Qualitative data Observations corresponding to a qualitative variable.
Quantitative data Observations corresponding to a quantitative variable.
Discrete data Observations corresponding to a discrete variable
Continuous data Observations corresponding to a continuous variable.
nominal level of measurement The values of a variable name, label, or categorize. The naming scheme does not allow for the values of the variable to be arranged in a ranked or specific order.
ordinal level of measurement The variable has the properties of the nominal level of measurement and the naming scheme allows for the values of the variable to be arranged in a ranked or specific order.
interval level of measurement The variable has the properties of the ordinal level of measurement and the differences in the values of the variable have meaning. Zero does not mean the absence of the quantity. Addition and subtraction can be performed on values of the variable.
ratio level of measurement the variable has the properties of the interval level of measurement and the ratios of the values of the variable have meaning. Zero means the absence of quantity. Multiplication and division can be performed on values of the variable.
validity Represents how close to the true value of a measurement a measurement is. A variable is valid if it measures what it is supposed to measure.
reliability The ability of different measurements of the same individual to yield the same results.
Four levels of measurement of a variable 1. nominal
2. ordinal
3. interval
4. ratio
observational study Measure the value of response variable w/out trying to influence the value of the response or explanatory variables. Researcher observes behavior of individuals in the study w/out trying to influence outcome. Association may be claimed but not causation.
designed experiment An experiment where the researcher assigns the individuals in a study to a certain group, intentionally changes the value of an explanatory variable, then records the value of the response variable for each group.
explanatory variable a variable that explains or causes changes in the response variable
response variable a variable that measures an outcome or result of a study (variable whose changes are to be studied)
confounding Occurs when the effects of two or more explanatory variables are not separated, so any change in the response variable may be due to a variable that was not accounted for in the study.
lurking variable An explanatory variable that was not considered in a study, but that affects the value of the response variable in the study. Lurking variables are typically related to explanatory variables considered in the study.
three categories of observational studies 1. cross-sectional studies
2. case-control studies
3. cohort studies
cross-sectional studies Observational studies that collect information about individuals at a specific point in time or over a very short period of time.
case-control studies Retrospective studies that require individuals to look back in time or require the researcher to examine existing records. Individuals that have a certain characteristic are matched with those that do not.
cohort studies Group of individuals participates in study (the cohort). Cohort observed over time. Characteristics @ individuals are recorded. Some individuals exposed to certain factors; others are not. At study end, value of response value is recorded for individuals.

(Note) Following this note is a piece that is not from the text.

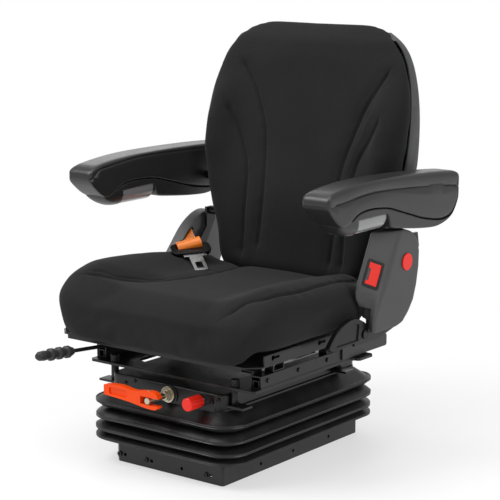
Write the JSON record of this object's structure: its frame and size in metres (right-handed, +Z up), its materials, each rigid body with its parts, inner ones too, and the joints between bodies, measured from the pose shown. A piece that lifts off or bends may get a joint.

census a list of all individuals in a population along with certain characteristics of each individual
random sampling the process of using chance to select individuals from a population to be included in the sample
simple random sampling every possible sample of size n from a population of size N has an equally likely chance of occurring
frame lists all the individuals in a population
sample without replacement once an individual is selected, he is removed from the population and cannot be chosen again
sampling with replacement a selected individual is placed back in the population and could be chosen again
seed provides an initial point for a random-number generator to start creating random numbers
stratified sample Obtained by separating the population into non-overlapping groups called strata and then obtaining a simple random sample from each stratum. The individuals within each stratum should be homogeneous in some way.
systematic sample Obtained by selecting every kth individual from the population. The first individual selected corresponds to a random number between 1 and k.
steps in systematic sampling 1. Approximate population size, N
2. Determine sample size, n
3.Find N/n, round down to the nearest integer – this is k.
4. Randomly select a number between 1 and k. This is p.
5. The sample will be the following individuals: p, p+k, p+2k,…p+(n-1)k
cluster sample Obtained by selecting all individuals within a randomly selected collection or group of individuals
self-selected convenience sample Individuals themselves decide to participate in a survey. Also known as voluntary response samples.
multistage sampling the use of a combination of sampling techniques
bias the results of the sample are not representative of the population
three sources of bias in sampling 1. Sampling bias
2. Nonresponse bias
3. Response bias
sampling bias the technique used to obtain the individuals to be in the sample tends to favor one part of the population over another
undercoverage the proportion of one segment of the population is lower in a sample than it is in the population
nonresponse bias individuals selected to be in the sample who do not respond to the survey have different opinions from those who do
methods to decrease nonresponse bias 1. callbacks
2. rewards and incentives
response bias the answers on a survey do not reflect the true feelings of the respondent
sources of response bias 1. interviewer error
2. misrepresented answers
3. wording of questions
4. ordering of questions or words
5. type of question (open or closed)
6. data entry error
open question a question for which the respondent is free to choose his or her response
closed question a question for which the respondent must choose from a list of predetermined responses
nonsampling errors Errors that result from undercoverage, nonresponse bias, response bias, or data entry error. May be present in a complete census of the population.
sampling error Error that results from using a sample to estimate information about a population. Occurs because a sample gives incomplete information about a population.